Airport security and unexposed film

I’m off to New Zealand and Austrailia next week. Taking 30 rolls of unexposed 35mm film–ASA 200, 400, 800–in my carry-on bag. Do I need to take each roll out of the container for the security folks?

Take the film out of the cans, discard the cans, carry the film in a see-through plastic bag.

This website has information on requesting hand inspection (regardless of film speed) at US airports. Leaving NZ may incur hand inspection problems; you may consider processing your film while there.

Of course, if the inspectors are having a day, you may be subject to x-ray anyway.

I’m going to Hawai’i in April. I plan on shipping my film to the hotel to be held for my arrival.
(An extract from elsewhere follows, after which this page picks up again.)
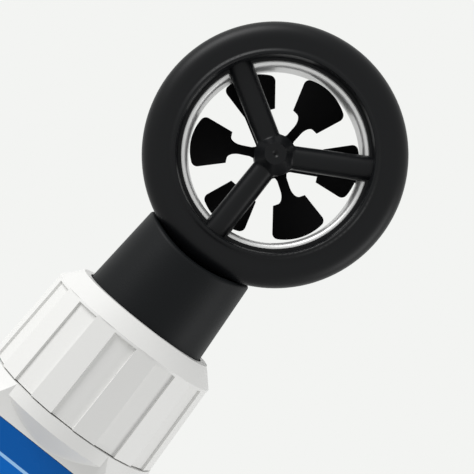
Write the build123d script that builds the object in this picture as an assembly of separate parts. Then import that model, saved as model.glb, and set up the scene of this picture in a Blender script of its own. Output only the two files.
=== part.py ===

Some very good info onKodak’s website.

If you insist on it being hand inspected, then it’s a good idea to allow at least an extra thitry minutes going through security.
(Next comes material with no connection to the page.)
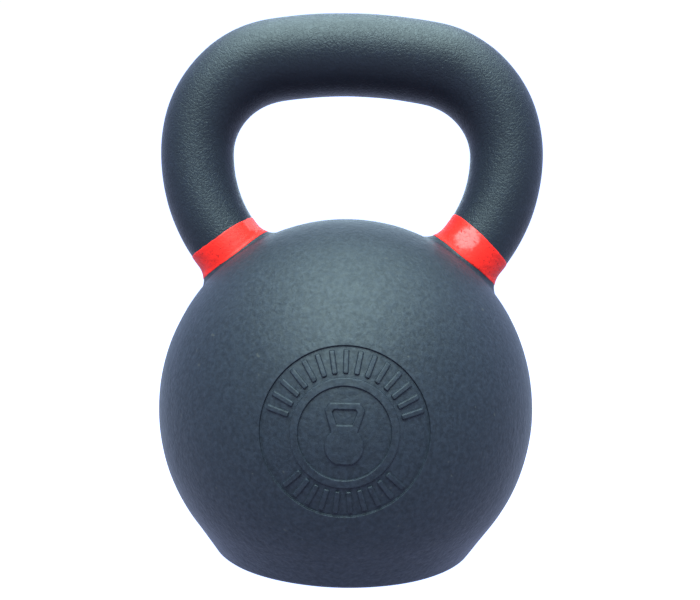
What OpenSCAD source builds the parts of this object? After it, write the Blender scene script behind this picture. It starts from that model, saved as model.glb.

I’d always assumed that if the film were in an un-opened container that it would be reasonably assumed to be free of contraband. Of course, labels &c. can be faked. The last time I went to New Orleans I had a couple 400-foot rolls of unexposed 16mm film. Due to a malfunction in the camera’s motor (a nut had fallen off on the inside and shorted the electronics) I was unable to shoot anything. But I was thinking: What if I had shot the film? Obviously it would no longer be in a factory-sealed container. Film is kept in lightproof plastic bags that are inside of a metal can, and the can is sealed with some gaffer’s/camera tape. You can open the can, and the plastic bag should protect the film from exposure; but if you open the bag you’re screwed. (NB: 400-foot movie film is not in a “cartridge” like super-8 or or 35mm still camera film cartridges, nor is it in “daylight” spools that offer a little protection for all but about 10 feet of the film that is on the end.) So a visual inspection that would not ruin the footage would be: “Here is a film can with tape around it. Let’s open it. Here is a bag with something round and flat in it, but we can’t open the bag.”

So if, for whatever reason, you were unable to mail the film and were forced to fly it home in your baggage, how would airport security handle it? (A major production would undoubtedly ship it; but suppose you’re just someone who wanted to shoot 16mm on your vacation?) Would they happen to have a changing bag at hand?

Last time I went through security they would hand inspect film IS) 800 or greater but irradiate anything else. I tried to explain that this was exposed film and the x-rays would ruin it. They made me put the cannisters through the x-ray machine and the film was fogged. Bottom line, in the US, only transport 800 or greater film.

Why is carry on baggage considered more dangerous that shipped baggage? Every mad bomber knows that you can ship atomic bombs with no checks as simple baggage. It would make a lot more sense from a security standpoint to X-ray all baggage as it sits in the aircraft. That would eliminate any bad employees from slipping it on. It is checked on the A/C itself.
Film and stuff that people don’t want ruined should be put in solid cases and handcuffed to the passenger so that anything goes off or boom, they are the first to the scene.

Problems solved.

Are you sure the film was fogged by the X-ray machine? Was it checked luggage or carry-on? IIRC, there was a magazine article where they put ISO 1600 film through an X-ray scanner half a dozen times, and they were hard pressed to detect any fogging.

I don’t think it is. They both go through the X-ray machine. And according to the Kodak page linked above, the check-in luggage goes through a more powerful X-ray machine than carry-on.

Last time we just bought the film there, and had it developed there. There was a Wall-mart Super center just up the road, cost less there than at home, and had the advantage of knowing that the pictures came out before we got home. This only works if you stay in the civilized world, civilization being defined as a 20 minute drive or less to the nearest Wall-mart. Wasn’t really thinking of the X-ray machine, we just forgot the film at home, but it worked.